Arnold Wesker F.R.S.L was knighted in 2006 for 'services to drama'. He has written over forty-three plays, two opera libretti, various mechanical adaptations; four volumes of short stories, a children's book, and a novel; two volumes of essays, an autobiography, a diary,and a book on journalism; and recently his first volume of poetry. His plays have been produced in cities from Rio de Janeiro to Tokyo, from Paris to Moscow, from Montreal to Zurich, and The Kitchen - his most performed play has been performed yearly somewhere or other around the world for the last fifty years, and recently was revived by The National Theatre in 2011. Arnold Wesker was the recently featured in the Guardian ahead of revivals of his plays Chicken Soup With Barley (The Royal Court) and The Kitchen (The National Theatre): Guardian interview | Arnold Wesker



In The Friends (1970), Esther is diagnosed with leukaemia, causing her friends to reassess their working-class identity, their imagined achievements as well as their own mortality. Bluey (1993) is a play about repressed memory resurfacing and three imagined futures that the protagonist cannot muster the courage to confront.

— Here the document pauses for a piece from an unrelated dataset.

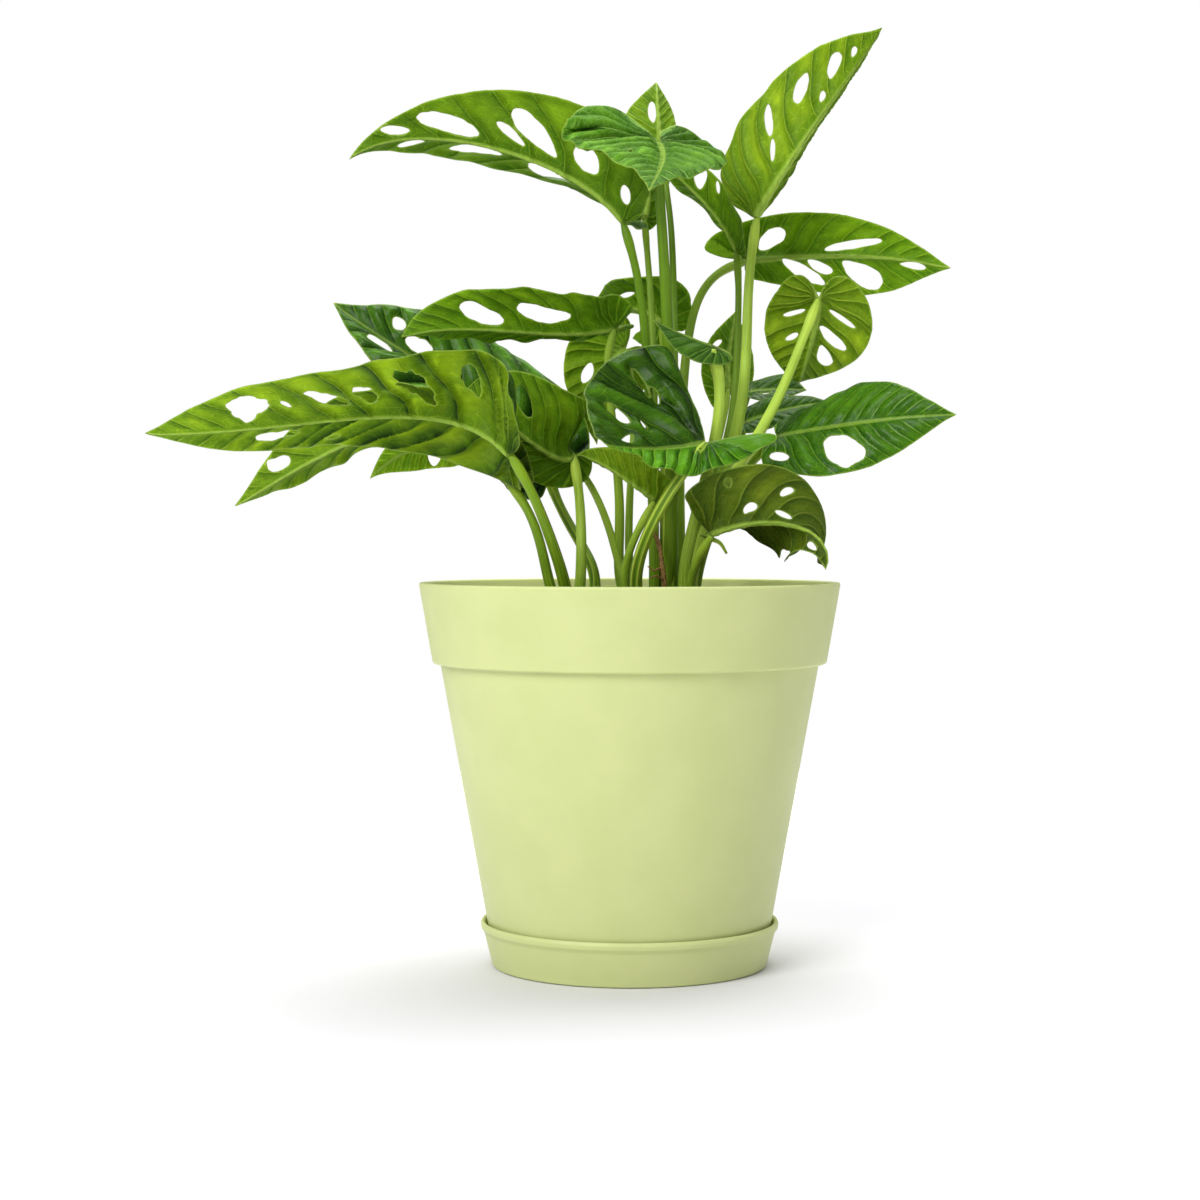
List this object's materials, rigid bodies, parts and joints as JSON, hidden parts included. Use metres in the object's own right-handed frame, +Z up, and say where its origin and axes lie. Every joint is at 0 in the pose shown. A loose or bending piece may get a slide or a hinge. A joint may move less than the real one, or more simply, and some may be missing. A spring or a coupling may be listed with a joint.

In Men Die Women Survive (1990) a trio of estranged wives gather around the dinner table. As they conduct a post-mortem on their failed relationships a tale of betrayal and revenge emerges. Telling the story of a 44-year-old actress Gertie and her influence on Sam, a black teenager working as a car-park attendant, Wild Spring (1992) explores acting as a metaphor for the false images of ourselves with which we fall in love.